Everything from the line with "terminals + lower_leads)" through the line with "obj.matrix_parent_inverse = Matrix.Identity(4)" should be repeated exactly, both of those lines included, and nothing else.
----------
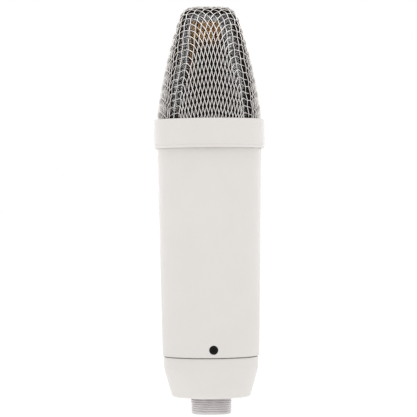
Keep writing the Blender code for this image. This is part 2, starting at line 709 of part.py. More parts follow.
def make_diaphragm():
    low, high = 4.0 * MM + GAP, 4.6 * MM
    ring = [(15.2 * MM, high), (15.2 * MM, low), (1.3 * MM, low), (1.3 * MM, high)]
    return facing(turned("diaphragm", ring, GOLD_FILM))


def make_front_ring():
    low, high, edge = 4.6 * MM + GAP, 6.4 * MM, 0.4 * MM
    profile = [(12.9 * MM, high), (CAPSULE_R - edge, high), (CAPSULE_R, high - edge), (CAPSULE_R, low)]
    profile += [(12.5 * MM, low), (12.5 * MM, high - 0.5 * MM)]
    return facing(turned("front_clamp_ring", profile, BRASS))


def make_rear_plate():
    """Perforated rear cover of the capsule, with a round vent in the middle."""
    low, high = -6.4 * MM, -4.0 * MM - GAP
    profile = [(CAPSULE_R, high), (CAPSULE_R, low + 0.4 * MM), (CAPSULE_R - 0.4 * MM, low), (3.0 * MM, low)]
    profile += [(3.0 * MM, high)]
    return facing(turned("rear_vent_plate", profile, BRASS))


def make_centre_terminal():
    """Small screw through the diaphragm that takes the signal lead."""
    under = 4.6 * MM + GAP
    profile = [(0, under + MM), (1.7 * MM, under + MM), (2.0 * MM, under + 0.7 * MM), (2.0 * MM, under)]
    profile += [(0.9 * MM, under), (0.9 * MM, 1.6 * MM), (0, 1.6 * MM)]
    return facing(turned("centre_terminal", profile, BRASS, 16))


# ---- assembly ----
def lead(name, stops, radius=0.4):
    wire(name, smooth_path([Vector(stop) * MM for stop in stops]), radius * MM, LEAD_WIRE)


def make_leads():
    """Leads from the pins to the header, and capsule leads in two stages that meet at the posts."""
    for number, angle in enumerate(PIN_ANGLES, 1):
        x, y, z = pin_place(angle, 25.4 * MM) / MM
        end_x = (number - 2) * 2.6
        stops = [(x, y, z), (x, y - 1, 29), (end_x, -6, 34.5), (end_x, -3.6, 38.3)]
        lead(f"output_lead_{number}", stops, 0.5)
    for name, side in (("signal", 1), ("polarity", -1)):
        stops = [(5, -2.1, 120.5), (4.2, -2.6, 125), (2.8, -2.4, 131), (7.5, -3, 132.3), (12.8, -3.2, 132.8)]
        lead(f"{name}_lead_lower", [(side * x, y, z) for x, y, z in stops])
    stops = [(12.8, -5.0, 138.6), (10.5, -8.2, 143), (6, -9.4, 149), (2.4, -9.2, 158), (1.0, -8.4, 165)]
    lead("signal_lead_upper", stops)
    lead("polarity_lead_upper", [(-12.8, -1.4, 138.6), (-14, 3, 142), (-12.8, 6.2, 149), (-9, 5.7, 160.5)])


def make_housing():
    make_end_cap()
    make_gasket()
    make_sleeve()
    make_side_screw("side_screw_right", 1)
    make_side_screw("side_screw_left", -1)
    make_collar()
    make_clamp_ring()
    head_shell("outer_grille", 0.0, OUTER_WIRE_DEPTH, MESH_WIRE, 32, 10, SHELF_TOP_Z + GAP)
    head_shell("inner_grille", INNER_MESH_INSET, INNER_MESH_DEPTH, MESH_WIRE, 32, 8, SHELF_TOP_Z + GAP)


def make_connector():
    make_barrel()
    for side, name in ((1, "barrel_screw_rear"), (-1, "barrel_screw_front")):
        fastener(name, (0, side * 13.4 * MM, 14.6 * MM), (0, 0, -1), 4.2 * MM)
    make_insert()
    make_insert_clip()
    for number, angle in enumerate(PIN_ANGLES, 1):
        make_pin(f"connector_pin_{number}", angle)


def make_frame():
    foot_top, deck_top = NECK_TOP_Z + GAP + RAIL_THICK, DECK_Z + DECK_THICK
    for name, side in (("right", 1), ("left", -1)):
        make_rail(f"frame_rail_{name}", side)
        head = (side * RAIL_SCREW_X, 0, foot_top + GAP)
        fastener(f"rail_screw_{name}", head, (0, 0, -1), 4.6 * MM, 1.5 * MM)
        fastener(f"deck_screw_{name}", (side * DECK_SCREW_X, 0, deck_top + GAP), (0, 0, -1), 5.5 * MM)
        for label, z in zip(("low", "high"), BOARD_SCREW_HEIGHTS):
            fastener(f"board_screw_{label}_{name}", (side * BOARD_SCREW_X, FRONT, z), (0, 1, 0), 4.4 * MM)


def make_electronics():
    make_board()
    low, high = (-4.4 * MM, FRONT - 5 * MM, 39 * MM), (4.4 * MM, FRONT, 45 * MM)
    block("output_header", low, high, BLACK_PLASTIC, 0.3 * MM)
    low, high = (-7 * MM, FRONT - 6 * MM, 92 * MM), (7 * MM, FRONT, 105 * MM)
    block("coupling_capacitor", low, high, LEAD_WIRE, 0.6 * MM)
    make_can("reservoir_capacitor_upper", -6.0 * MM, 78 * MM, 4.0 * MM, 9.5 * MM, -1, CAPACITOR)
    make_can("reservoir_capacitor_lower", 6.0 * MM, 66 * MM, 4.0 * MM, 9.5 * MM, -1, CAPACITOR)
    for name, x in (("right", 6.5), ("left", -6.5)):
        low = ((x - 3.9) * MM, BACK, 76 * MM)
        high = ((x + 3.9) * MM, BACK + 3.0 * MM, 87 * MM)
        block(f"output_transistor_{name}", low, high, BLACK_PLASTIC, 0.3 * MM)
    make_coil()
    block("input_shield", (-8.5 * MM, BACK, 96 * MM), (8.5 * MM, BACK + 5 * MM, 112 * MM), STEEL, 0.5 * MM)


def make_suspension():
    make_deck()
    for number, angle in enumerate(ISOLATOR_ANGLES, 1):
        make_isolator_pin(f"isolator_pin_{number}", angle)
        make_grommet(f"rubber_grommet_{number}", angle)
    make_platform()
    make_terminal("signal_terminal", 1)
    make_terminal("polarity_terminal", -1)
    make_bush()


def make_capsule():
    make_saddle()
    make_drum()
    make_diaphragm()
    make_front_ring()
    make_rear_plate()
    make_centre_terminal()


def carry(name, labels):
    """Hangs the pieces with these names on an empty at the suspension's pivot, without moving them."""
    pivot = bpy.data.objects.new(name, None)
    pivot.location = (0, 0, PIVOT_Z)
    PARTS.objects.link(pivot)
    bpy.context.view_layer.update()
    for label in labels:
        piece = bpy.data.objects[label]
        piece.parent = pivot
        piece.matrix_parent_inverse = pivot.matrix_world.inverted()
    return pivot


def make_moving_groups():
    """The platform slides along Z and the capsule rocks about X, both at the pivot."""
    grommets = [f"rubber_grommet_{number}" for number in (1, 2, 3)]
    terminals = ["signal_terminal", "polarity_terminal"]
    lower_leads = ["signal_lead_lower", "polarity_lead_lower"]
    upper_leads = ["signal_lead_upper", "polarity_lead_upper"]
    slide = carry("platform_slide", ["floating_platform", "stem_bush"] + grommets + terminals + lower_leads)
    discs = ["capsule_drum", "diaphragm", "front_clamp_ring", "rear_vent_plate", "centre_terminal"]
    rock = carry("capsule_rock", ["capsule_saddle"] + discs + upper_leads)
    rock.parent = slide
    rock.matrix_parent_inverse = slide.matrix_world.inverted()


make_housing()
make_connector()
make_frame()
make_electronics()
make_suspension()
make_capsule()
make_leads()
make_moving_groups()
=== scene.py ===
"""Looks of a side-address studio condenser microphone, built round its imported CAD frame.

Everything is in metres in the CAD's frame: +Z up along the body axis, -Y is the side that faces the sound
source, and the origin is the centre of the connector's lower rim. Shape helpers take millimetres.
"""

import math

import bmesh
import bpy
import numpy as np
from mathutils import Matrix, Vector


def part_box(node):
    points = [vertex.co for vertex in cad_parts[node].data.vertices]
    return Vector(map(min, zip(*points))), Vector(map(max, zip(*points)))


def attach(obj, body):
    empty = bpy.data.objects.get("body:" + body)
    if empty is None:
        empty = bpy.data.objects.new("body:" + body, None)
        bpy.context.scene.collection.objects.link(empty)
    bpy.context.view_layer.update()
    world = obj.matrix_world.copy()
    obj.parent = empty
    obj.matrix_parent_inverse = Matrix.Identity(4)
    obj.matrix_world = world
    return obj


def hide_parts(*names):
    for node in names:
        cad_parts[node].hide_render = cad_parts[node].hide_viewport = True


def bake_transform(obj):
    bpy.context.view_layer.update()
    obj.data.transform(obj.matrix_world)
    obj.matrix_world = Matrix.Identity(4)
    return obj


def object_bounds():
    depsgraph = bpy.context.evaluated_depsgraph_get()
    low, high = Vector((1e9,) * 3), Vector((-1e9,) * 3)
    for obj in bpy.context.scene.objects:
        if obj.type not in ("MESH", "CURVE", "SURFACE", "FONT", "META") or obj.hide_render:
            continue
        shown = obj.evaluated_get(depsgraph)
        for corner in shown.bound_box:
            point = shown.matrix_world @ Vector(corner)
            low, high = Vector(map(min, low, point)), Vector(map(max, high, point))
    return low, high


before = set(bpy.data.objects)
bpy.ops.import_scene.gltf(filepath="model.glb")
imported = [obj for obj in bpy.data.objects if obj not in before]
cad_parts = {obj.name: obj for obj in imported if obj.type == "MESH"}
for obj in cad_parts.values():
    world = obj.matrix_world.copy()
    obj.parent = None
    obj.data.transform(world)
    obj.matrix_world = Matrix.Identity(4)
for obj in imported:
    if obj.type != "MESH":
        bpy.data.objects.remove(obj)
CAD_LOW, CAD_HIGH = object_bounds()

MM = 0.001
LATHE_STEPS = 128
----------
### Task answer
    slide = carry("platform_slide", ["floating_platform", "stem_bush"] + grommets + terminals + lower_leads)
    discs = ["capsule_drum", "diaphragm", "front_clamp_ring", "rear_vent_plate", "centre_terminal"]
    rock = carry("capsule_rock", ["capsule_saddle"] + discs + upper_leads)
    rock.parent = slide
    rock.matrix_parent_inverse = slide.matrix_world.inverted()


make_housing()
make_connector()
make_frame()
make_electronics()
make_suspension()
make_capsule()
make_leads()
make_moving_groups()
=== scene.py ===
"""Looks of a side-address studio condenser microphone, built round its imported CAD frame.

Everything is in metres in the CAD's frame: +Z up along the body axis, -Y is the side that faces the sound
source, and the origin is the centre of the connector's lower rim. Shape helpers take millimetres.
"""

import math

import bmesh
import bpy
import numpy as np
from mathutils import Matrix, Vector


def part_box(node):
    points = [vertex.co for vertex in cad_parts[node].data.vertices]
    return Vector(map(min, zip(*points))), Vector(map(max, zip(*points)))


def attach(obj, body):
    empty = bpy.data.objects.get("body:" + body)
    if empty is None:
        empty = bpy.data.objects.new("body:" + body, None)
        bpy.context.scene.collection.objects.link(empty)
    bpy.context.view_layer.update()
    world = obj.matrix_world.copy()
    obj.parent = empty
    obj.matrix_parent_inverse = Matrix.Identity(4)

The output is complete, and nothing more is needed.